What's your take on the role and importance of production, including mixing and mastering for you personally? How involved do you get in this?
I mostly work with John Raham for mixing and mastering with Chris Gestrin. I am really involved in the mixing process but not as much with the mastering.
I think it is quite important but I also like bootlegs and board mixes for certain things. As long as I can hear all of the parts and get the vibe of the music than that is enough for some circumstances. I’m more interested in the playing than the production.
After finishing a piece or album and releasing something into the world, there can be a sense of emptiness. Can you relate to this – and how do you return to the state of creativity after experiencing it?
I usually am really excited after the recording and/or the mixing and then it takes a while to get the music out and by that point I’ve pined over it so much that I’m sick of it, so I get on with other music. Then once it is finally being released I revisit it and am usually pleasantly surprised.

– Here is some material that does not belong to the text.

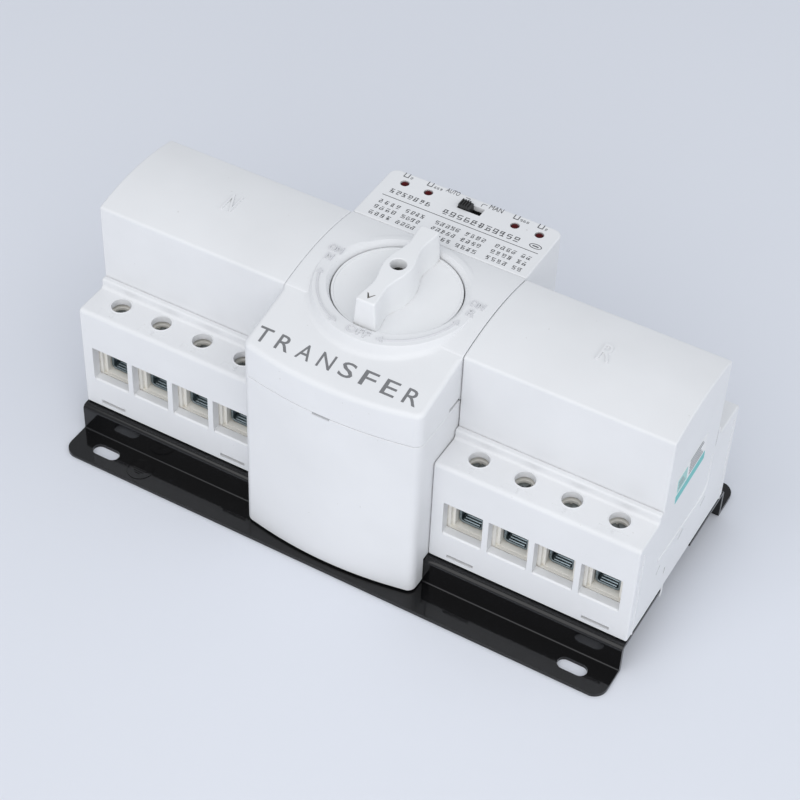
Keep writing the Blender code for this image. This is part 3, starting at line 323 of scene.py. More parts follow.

I don’t often have a huge sense of emptiness after a project but will often need some down time to do as little as possible and binge watch a series. Then another deadline is looming and I get started again. I don’t often write without a specific project or CD in mind. I have friends that are constantly writing maybe I’ll start doing that at some point but for right now it’s fairly goal orientated.
Creativity can reach many different corners of our lives. Do you personally feel as though writing a piece of music is inherently different from something like making a great cup of coffee? What do you express through music that you couldn't or wouldn't in more 'mundane' tasks?
I think that being an improviser reaches every corner of my life but I don’t put the same focus on everything and I’m not expressing the same thing through everything else.
There is something deeper and more profound that I am trying to express in music. I think it is inherently different for me than making the perfect espresso, but I think that same expression for someone else could come through that espresso.